I have in my pocket some little stones, stolen from the road to Diyarbakir, which mean something to me, but I have given most of them away. Will the Turkish NSC prevail? As Ramos Horta5 said: "The Kurdistan region is one of the most important in the world with possibly the largest oil reserves in the world...but empires built on armies and oppression will not prevail."
One point on the Peace Train. The accusation was made in the Turkish press that the Peace Train was a front for the PKK, and a tactic to cause redeployment of large numbers of armed forces, while the PKK regrouped. This does not stand up to any analysis. If the NSC knew this, why did they then so enthusiastically and overwhelmingly fall for it. Am I smarter than the head of Turkish Intelligence? Seven buses of minor political activists, teachers, students, MPs and (it must be said) a few idiots somehow needed, what--20,000, 30,000 police, Jandarma, army, secret police, special forces, tank crews, riot police etc.--to follow, obstruct, intimidate, arrest, brutalise and attack them? And they do this to avoid bad publicity; they arrest MPs and Ambassadors of a European delegation as a sign of good faith towards their prospective joining of the European Union? This is one simple lunacy amongst many and one cannot help feeling that Turkey needs new leadership. The Kurds seem to me to be asking for little more than I brought back in my pocket--a handful of stony arid land, they probably don't even want the oil.

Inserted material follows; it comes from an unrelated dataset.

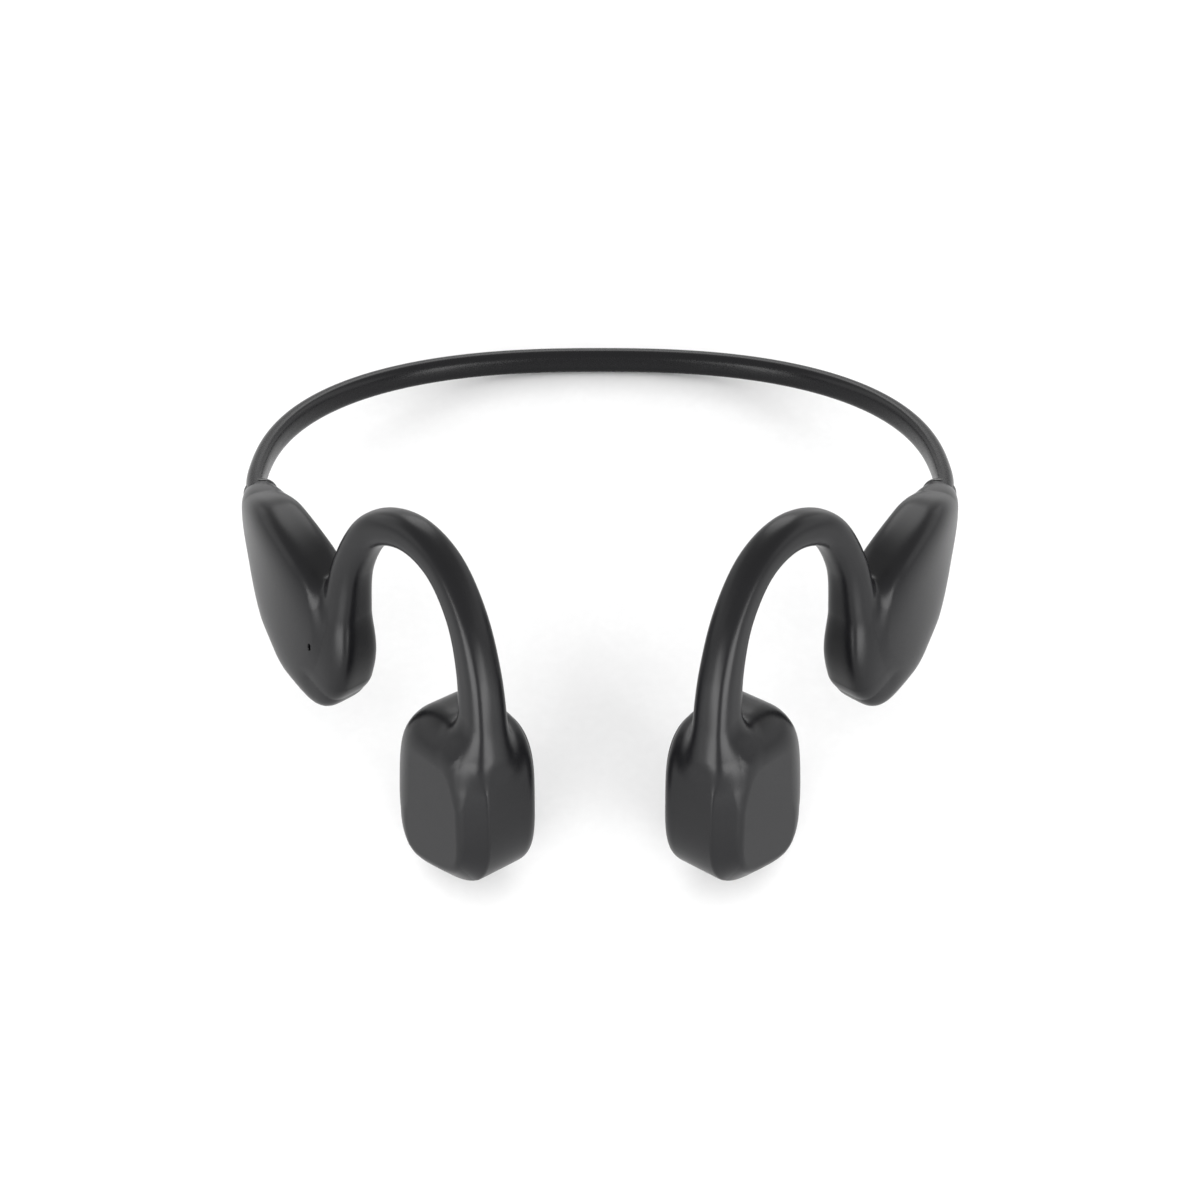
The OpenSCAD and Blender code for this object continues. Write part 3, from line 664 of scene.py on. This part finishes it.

Peace in Kurdistan is far off. It may require a solution for the whole Middle-East. Ramos Horta described Kurdistan as "possibly the most strategic region in the world."

Ramos Horta, by the way, won the Nobel Peace Prize in 1996, was a founder of the Revolutionary Front for an Independent East Timor (FRETILIN), served as the exiled spokesman for the East Timorese resistance during the years of the Indonesian occupation of East Timor (1975 to 1999). He is the second President of East Timor since independence from Indonesia, taking office on 20 May 2007. In February of this year he was was shot but survived the attempted assasination.